The head of the Justice Department's Antitrust Division has charged that the telecommunication legislation now before the Senate would complicate regulation of the industry and decrease the likelihood that the government will succeed in its suit to break up the Bell System.

Assistant Attorney General William Baxter, in a strongly worded letter sent last week to David Stockman, director of the Office of Management and Budget, attacked the basic concept of the bill: establishment of a separate American Telephone & Telegraph Co. subsidary to offer unregulated communications services. A copy of Baxter's letter was obtained yesterday.

Baxter's letter also said that the legislation is a "political" compromise between the Justice Department's desire that AT&T be split into two separate companies rather than be allowed to form a subsidary and the continuing legal ban on AT&T's entrance into unregulated markets, and the letter charged that Congress hasn't held hearings on the concept of a separate subsidary.
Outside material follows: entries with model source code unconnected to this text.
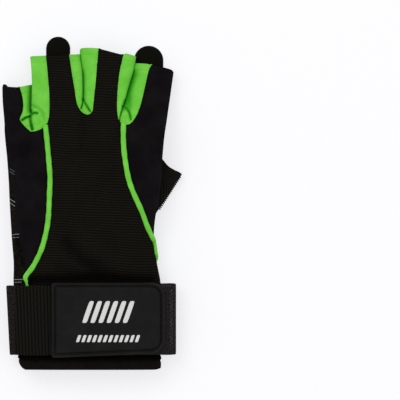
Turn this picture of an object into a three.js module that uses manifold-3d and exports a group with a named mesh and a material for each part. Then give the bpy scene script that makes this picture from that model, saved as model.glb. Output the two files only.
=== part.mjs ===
// A left-hand half-finger fitness glove that lies palm down: a hollow hand with five open sleeves for the
// fingers, sewn from panels, with green gussets and piping, two pull tabs and a wide wrist strap that closes
// with a rubber patch. Millimetres, +Z up, fingers towards +Y, thumb towards +X.
import * as THREE from "three";
import { mergeVertices } from "three/addons/utils/BufferGeometryUtils.js";
import Module from "manifold-3d";

const wasm = await Module();
wasm.setup();

// Sizes of the hand and its sleeves
const palmWidth = 101;
const handLength = 155;
const handHeight = 20;
const archDepth = 22;
const fingerReach = 44.5;
const fingerHeight = 13;
const thumbWidth = 37;
const thumbLength = 48;
const thumbHeight = 9.5;
const thumbAngle = 33;

// Sizes of the cloth and its seams
const clothWall = 1.5;
const seamGap = 0.35;
const foldGap = 0.5;
const hemLength = 5;
const hemSwell = 0.4;
const hemStep = 0.01;
const pipingWidth = 3.3;
const pipingSwell = 0.7;
const bindingLength = 9;
const bindingSwell = 0.5;

// Sizes of the pull tabs; across says where one lies, a share of its finger's width
const ringTab = { width: 14.8, reach: 12, across: 0.545 };
const indexTab = { width: 17, reach: 13.8, across: 0.38 };
const tabRoot = 12;
const tabThickness = 1.4;
const tabArcSides = 9;

// Sizes of the wrist strap and its patch
const strapWidth = 44;
const strapSpan = 105.4;
const strapThickness = 1.8;
const strapTaper = 2.3;
const patchLength = 70;
const patchSlope = 2.6;
const patchCorner = 8.7;
const patchThickness = 1.6;
const patchRim = 2.4;
const patchRimSwell = 0.7;
const patchTuck = 12;

// The glove's edges seen from above: along is a share of handLength from the cuff, left and right are
// shares of palmWidth from the middle line
const silhouette = [
  { along: 0.0, left: -0.418, right: 0.445 },
  { along: 0.058, left: -0.43, right: 0.448 },
  { along: 0.2, left: -0.441, right: 0.447 },
  { along: 0.355, left: -0.457, right: 0.444 },
  { along: 0.42, left: -0.456, right: 0.425 },
  { along: 0.51, left: -0.466, right: 0.405 },
  { along: 0.6, left: -0.475, right: 0.412 },
  { along: 0.68, left: -0.482, right: 0.436 },
  { along: 0.76, left: -0.488, right: 0.45 },
  { along: 0.84, left: -0.497, right: 0.457 },
  { along: 0.92, left: -0.508, right: 0.468 },
  { along: 1.0, left: -0.516, right: 0.485 },
  { along: 1.07, left: -0.525, right: 0.5 },
  { along: 1.14, left: -0.528, right: 0.515 },
  { along: 1.2, left: -0.53, right: 0.528 },
];

// Sections of the hand: height is a share of handHeight, bow says how far the section follows the arch of
// the finger roots, and lobes how far it has parted into the four fingers
const handSections = [
  { along: 0.0, height: 0.83, bow: 0, lobes: 0 },
  { along: 0.058, height: 0.85, bow: 0, lobes: 0 },
  { along: 0.2, height: 0.86, bow: 0, lobes: 0 },
  { along: 0.36, height: 0.88, bow: 0, lobes: 0 },
  { along: 0.43, height: 0.98, bow: 0, lobes: 0 },
  { along: 0.51, height: 1.0, bow: 0, lobes: 0 },
  { along: 0.6, height: 0.98, bow: 0, lobes: 0 },
  { along: 0.7, height: 0.93, bow: 0.15, lobes: 0 },
  { along: 0.8, height: 0.86, bow: 0.4, lobes: 0.12 },
  { along: 0.9, height: 0.79, bow: 0.7, lobes: 0.38 },
  { along: 0.97, height: 0.76, bow: 0.87, lobes: 0.62 },
  { along: 1.035, height: 0.74, bow: 1, lobes: 0.8 },
];

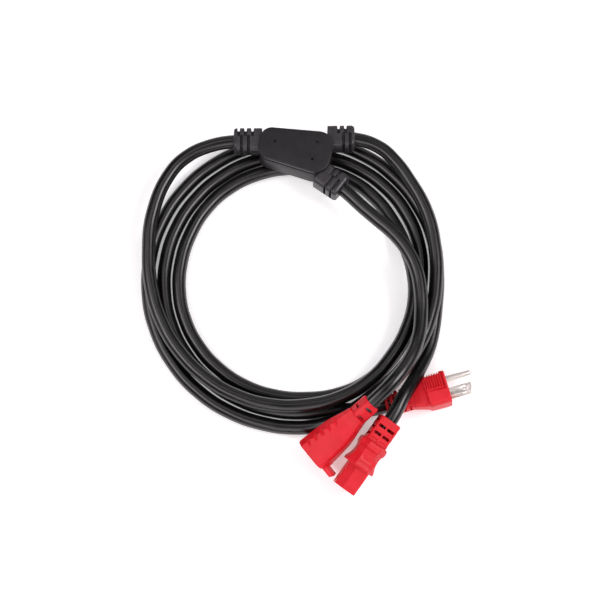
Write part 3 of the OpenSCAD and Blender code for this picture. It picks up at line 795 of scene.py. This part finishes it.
inner = {
    "splitter_core": resin,
    "line_splice": copper, "neutral_splice": copper, "ground_splice": copper,
    "plug_insert": carrier, "c13_insert": inner_red, "socket_insert": inner_red,
    "c13_line_contact": brass, "c13_neutral_contact": brass, "c13_ground_contact": brass,
    "socket_line_contact": brass, "socket_neutral_contact": brass, "socket_ground_contact": brass,
}
for node, finish in inner.items():
    for part in bpy.data.objects:
        if part.type == "MESH" and (part.name == node or part.name.startswith(node + ".")):
            for material_slot in part.material_slots:
                material_slot.material = finish.material


# ---------------------------------------------------------------- table and light
# A white table that glows a little, in a dark room, with soft boxes half way up on every
# side but the far one, and a few more low and high.
paper = Finish("table_paper", (0.9, 0.9, 0.9), 0.9, Emission_Strength=0.36)
paper.set("Emission Color", (1, 1, 1, 1))
paper.set("Base Color", paper.mixed(paper.noise(30, 2), (0.895, 0.895, 0.895), (0.905, 0.905, 0.905)))
bpy.ops.object.select_all(action="DESELECT")
bpy.ops.mesh.primitive_plane_add(size=8, location=(0, 0, -0.0001))
table = bpy.context.object
table.name = "table"
table.data.materials.append(paper.material)

room = bpy.data.worlds.new("room")
room.use_nodes = True
room.node_tree.nodes["Background"].inputs["Color"].default_value = (0, 0, 0, 1)
bpy.context.scene.world = room

light_away, light_height = 1.5, 0.52
# each box: around and up in degrees, width in metres, power
for around, up, width, power in (
    (0, 50, 0.8, 12), (180, 50, 0.8, 6.5), (270, 30, 1.08, 4.9), (225, 50, 0.8, 4.5), (315, 50, 0.8, 2),
    (90, 30, 1.08, 1.8), (120, 70, 0.59, 1.8), (270, 50, 0.8, 1.4), (180, 30, 1.08, 1.4), (45, 50, 0.8, 1.2),
    (0, 70, 0.59, 0.9),
):
    light = bpy.data.lights.new(f"box_{around}_{up}", "AREA")
    light.shape = "RECTANGLE"
    light.size, light.size_y = width, light_height
    light.energy = power
    light.color = (1, 0.955, 0.985)
    lamp = bpy.data.objects.new(light.name, light)
    bpy.context.collection.objects.link(lamp)
    lamp.location = look_at + light_away * heading((around, up))
    lamp.rotation_euler = heading((around, up)).to_track_quat("Z", "Y").to_euler()

bpy.context.scene.view_settings.view_transform = "Standard"
bpy.context.view_layer.update()
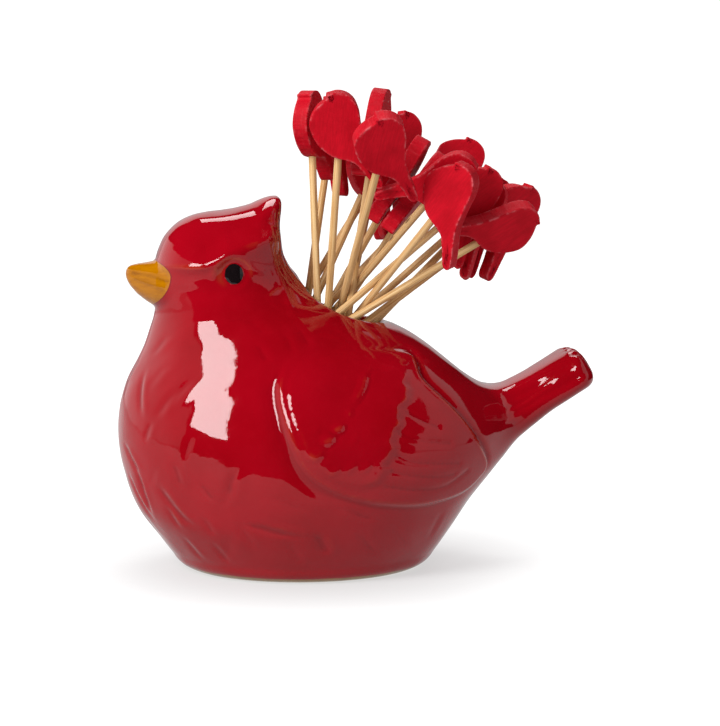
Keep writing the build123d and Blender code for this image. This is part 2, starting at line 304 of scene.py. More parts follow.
def tail_field(x, y, z):
    """A slab that follows the tail's line, fullest below its middle and rolling over into the top."""
    T = TAIL
    best = np.full(x.shape, 1e9)
    W = np.zeros(x.shape)
    Hh = np.zeros(x.shape)
    N = np.zeros(x.shape)
    for i in range(len(T) - 1):
        a, b = T[i], T[i + 1]
        ex, ez = b[0] - a[0], b[1] - a[1]
        L2 = ex * ex + ez * ez
        t = np.clip(((x - a[0]) * ex + (z - a[1]) * ez) / L2, 0, 1)
        px, pz = x - a[0] - t * ex, z - a[1] - t * ez
        dd = px * px + pz * pz
        m = dd < best
        best = np.where(m, dd, best)
        ts = t * t * (3 - 2 * t)
        W = np.where(m, a[2] + (b[2] - a[2]) * ts, W)
        Hh = np.where(m, a[3] + (b[3] - a[3]) * ts, Hh)
        N = np.where(m, np.sign(pz * ex - px * ez) * np.sqrt(dd), N)
    low = 0.26 * Hh
    N = N + low
    half = np.where(N > 0, Hh + low, Hh - low)
    n = 2.7
    q = ((np.abs(y) / W) ** n + (np.abs(N) / half) ** n) ** (1 / n)
    d = (q - 1) * np.minimum(W, Hh) * 0.92
    # the end is cut square to the line, a little rounded in plan
    ang = np.radians(30.0)
    end = (x - 77.4) * np.cos(ang) + (z - 52.4) * np.sin(ang) + 0.012 * y * y
    return smax(d, end, 3.8)


def beak_field(x, y, z):
    T = BEAK[::-1]
    cz = np.interp(x, T[:, 0], T[:, 1])
    w = np.interp(x, T[:, 0], T[:, 2])
    h = np.interp(x, T[:, 0], T[:, 3])
    q = (np.abs(y / w) ** 2.1 + np.abs((z - cz) / h) ** 2.1 + 1e-12) ** (1 / 2.1)
    d = (q - 1) * np.minimum(w, h) * 0.9
    return smax(smax(d, -47.4 - x, 1.5), x + 31.0, 0.5)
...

"This legislation raises too many fundamental questions -- questions going to the commitment of this administration to true deregulation -- to permit administration endorsement" of the bill "at this time," Baxter wrote.

The letter was a response to a draft copy of testimony that was to have been presented Tuesday by Commerce Secretary Malcolm Baldrige to the Senate Commerce Committee. Baxter's dissenting views on that testimony were largely responsible for the cancellation of testimony by administration representatives.

That cancellation, announced late Monday, and Baxter's view were the target of sharp criticism by the Republician leaders of the committee, including the panel's chairman, Sen. Robert Packwood (R-Ore.) and Sen. Barry Goldwater (R-aRiz.), the chairman of the communications subcommittee. Packwood and Goldwater are chief sponsors of the legislation.

The administration, however, is expected to endorse the legislation in testimony later this month despite a plea from Baxter that OMB bar even the Commerce Department from endorsing the legislation. Baxter's letter essentially represents the entire Justice Department's position because both Attorney General William French Smith and his top deputy, Edward Schmults, have removed themselves from considering AT&T matters in light of previous links with the telephone giant.

Baxter's letter mirrors the policy view of the Antitrust Division during the Carter administration, when it publicly aired its opposition to Commerce Department support for similar legislation last year. The letter by Baxter, a former Stanford University professor, differs primarily, however, in its strong tone.

Baxter noted that the legislation, which bars AT&T from offering cable or mass-media services, is "clear testament to the fact that when significant economic interests are at stake," the bill's sponsors "have little faith" in the separate subsidiary concept.

Further, the antitrust chief said that in light of the legislation's mandating "open-ended" regulatory authority in the hands of the Federal Communications Commission, the administration should look more carefully at the bill before endorsing a plan "that holds out the promise that the FCC's regulatory tentacles will stretch out to reach any, and perhaps all, technologies that will develop."

Instead, Baxter said under AT&T divestiture, which would split the Bell-System into two companies -- one containing the 23 operating companies and the other containing the long-distance, research and equipment operations -- the "massive regulatory approach required to supervise" the two businesses under the legislative plan would not be necessary.